The one everybody talks most about is reinstatement of the so-called 100% bonus deduction. The entire cost of construction equipment, qualifying vehicles, and interior improvements to commercial buildings that are placed in service after January 19, 2025, can be “expensed” – taken as a full deduction in the year of purchase. This flexibility will usually be a lot better for a contractor’s bottom line than depreciating the cost over five years.
The OBBBA also encourages the construction of new manufacturing facilities by introducing a Qualified Production Property provision applicable to construction begun after January 19, 2025, and before January 1, 2029. Under this provision, the costs of construction can be expensed in the year the facility is placed in service, rather than depreciating them over 39 years. This doesn’t directly benefit industrial contractors, but it will increase demand for their services. In Notice 2026-16 issued February 20, 2026, the IRS published interim guidance on how it will work.
For developers of multi-unit housing projects, the “Completed Contract Method” allows deferral of recognizing income and costs for tax purposes until the project is substantially complete, rather than reporting income each year under the percentage‑of‑completion method. This option was previously available only for one- to four- unit residential projects. The change is good news for apartment complexes, condos, student housing and senior living projects.
Qualified affordable housing buildings financed with tax-exempt bonds got a shot in the arm from OBBBA. The threshold for the low-income housing tax credit for bond-financed construction, previously 50% of the aggregate basis of the building and land financed by tax-exempt bonds, is now set 25% for bonds issued after Dec. 31, 2025.
The OBBBA has also expanded the usage of 529 education savings accounts to career and technical education in the construction trades, which should increase the pool of available skilled workers.
Interest deductions also became more generous under the OBBBA. Prior law allowed businesses to deduct interest expense up to 30% of earnings before interest and taxes (EBIT). Now, businesses can calculate that limit based on EBITDA, adding depreciation and amortization back in the mix such that more interest becomes deductible. This should encourage borrowing to finance growth across the board.
Contractors who struggle to get employees to work overtime should have a bit easier time convincing them, thanks to a provision in the OBBBA which exempts up to $12,500 in overtime income from federal income tax. (Note: Social Security and Medicare taxes still apply.)
On the minus side, the OBBBA repeals the Energy Efficient Commercial Building Deduction for projects that begin construction after June 30, 2026. This reduces incentives for energy-efficient construction and retrofits, and will likely produce a short term uptick in such projects as developers scramble to start construction before the deduction sunsets.
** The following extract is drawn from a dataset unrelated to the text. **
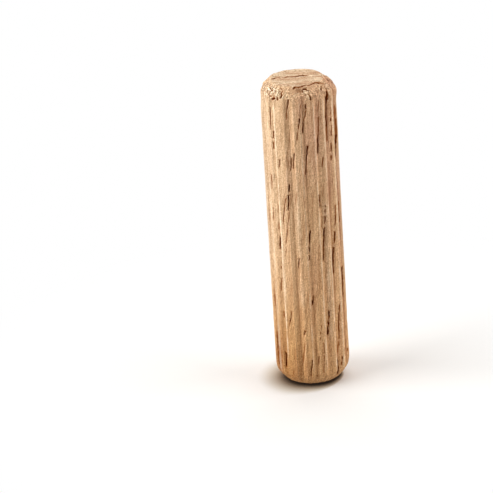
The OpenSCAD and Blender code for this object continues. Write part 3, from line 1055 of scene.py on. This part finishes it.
def vessels(tree, grain, across, along, shift, thickness):
    """Fine pores: cells stretched along the fibres, of which a share has a thin dark core. A
    cell's random colour picks whether it has one and how strong that is."""
    spread = add_node(tree, "Mapping", {"Vector": grain, "Location": (shift, shift, shift),
                                        "Scale": per_mm(across, across, along)})
    distance = add_node(tree, "TexVoronoi", {"Vector": spread, "Scale": 1.0}, "Distance")
    core = add_node(tree, "ValToRGB", {"Fac": distance},
                    stops=[(thickness / 2, 1.0), (thickness, 0.0)])
    pick = add_node(tree, "SeparateColor", {"Color": distance.node.outputs["Color"]}).node.outputs
    has = add_node(tree, "Math", {0: pick["Red"], 1: VESSEL_SHARE}, operation="LESS_THAN")
    most = add_node(tree, "Math", {0: pick["Green"], 1: VESSEL_MOST}, operation="MULTIPLY")
    shown = add_node(tree, "Math", {0: core, 1: has}, operation="MULTIPLY")
    return add_node(tree, "Math", {0: shown, 1: most}, operation="MULTIPLY")


def end_grain_colour(tree, place, colours):
    """Colour of the sawn faces: browner bands across them, and the ends of the pores."""
    band_place = add_node(tree, "Mapping", {"Vector": place, "Scale": per_mm(*BAND_SIZE)})
    bands = add_node(tree, "TexNoise", {"Vector": band_place, **BAND_NOISE})
    dot_place = add_node(tree, "Mapping", {"Vector": place, "Scale": per_mm(*DOT_SIZE)})
    dots = add_node(tree, "TexVoronoi", {"Vector": dot_place, "Scale": 1.0})
    band_share = add_node(tree, "ValToRGB", {"Fac": bands}, stops=RAMPS["bands"])
    dot_share = add_node(tree, "ValToRGB", {"Fac": dots}, stops=RAMPS["dots"])
    return lay(tree, colours.end_grain, [
        (band_share, 0.75, linear("#B47E56"), "MIX"),
        (dot_share, 0.7, colours.end_dots, "MIX"),
    ])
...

In like fashion, tax breaks for energy efficient homes will sunset for residential properties acquired after June 30, 2026.
The Trump Administration’s disdain for clean and renewable energy has also made an appearance in the OBBBA. Tax credits related to wind and solar installations will begin to phase out for projects placed in service after 2027, unless construction began within one year of enactment of the OBBBA. (The Act also cancelled billions in funding for offshore wind, solar, and EV infrastructure projects. Court challenges to the cancellations are underway.)
In the long run, the biggest minus from the Act may end up being its impact on the federal deficit. The Congressional Budget Office recently projected that the OBBBA will end up increasing the federal deficit by $4.7 trillion. That has "recession" written all over it.